Same Virgin Megastore story with this double album as with You're a Hook. It must be pretty valuable now, I'd have thought — mint condition vinyl — especially since it has at least one track different from the later CD release (as listed on Musicbrainz). The way the vinyl version works is that each artist has one side to themselves. Then each is listed as having one track on the fourth side. The first time I played it, I think I just got the Burroughs track and then the needle lifted at the end of the side. It took me a while to figure out that (as explained on the Giorno Poetry Systems discography) the last side has three parallel grooves, not just one. So, depending on where the needle falls, you get one of the three tracks. You can't control which one you get. I don't know of any other records that have tried that particular gimmick, do you?
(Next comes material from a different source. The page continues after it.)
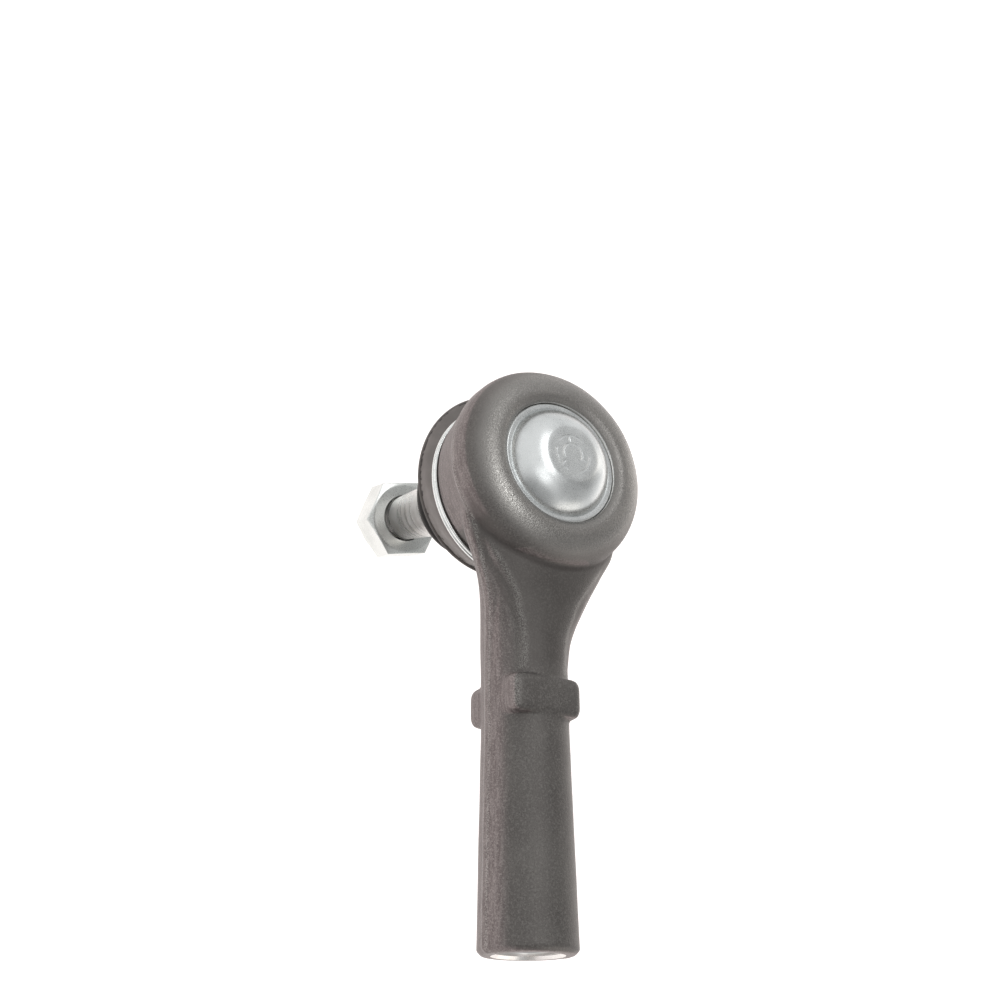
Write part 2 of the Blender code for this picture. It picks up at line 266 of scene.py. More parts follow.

Anyway, the Laurie Anderson tracks are not her best material. There's a version of Born, Never Asked that's different from the one on Big Science, I think, but all the other tracks are tape pieces that are also on United States Live, with extra audience noise. John Giorno is, to simplify horribly, updating Allen Ginsberg's Howl for the extra squalor of the '70s. He does this thing multi-tracking his voice, which I used to think was some clever processing device, but now I think that (given that it was recorded in 1981) it must just be him reading each poem over the top of a recording of him reading the same poem, if you see what I mean. Sometimes the multiple voices interfere nicely, as in Steve Reich's It's Gonna Rain. But actually it's quite grating to listen to for more than a few minutes at a time. I guess you had to be there.
The real discovery for me on this album was the William Burroughs pieces. I found while listening this morning that I could recite fair-sized chunks from memory. I think that may be partly because, as with my Lenny Bruce record, I learnt to type by pecking out phrases from these recordings — but also because Burroughs' performances of the text take a genuinely musical turn at times. Oh, and another reason may be that I listened to them intently while compiling the 1986 mixtape for Jeremy that I mentioned before. I think I used sections from My Protagonist Kim Carson (listen to the Sangre de Cristo section here and you'll hear what I mean about musicality), The Do Rights and maybe bits of Progressive Education.
Black humour gets better as you get older, doesn't it? I enjoyed these recordings in 1986, but I wasn't sure entirely why. But I think I enjoy them more now, particularly the tale of in Progressive Education of the Parisian bartender who had fashioned a weapon from his bad breath "so pestiferous" that it could knock you unconscious at a distance of six feet.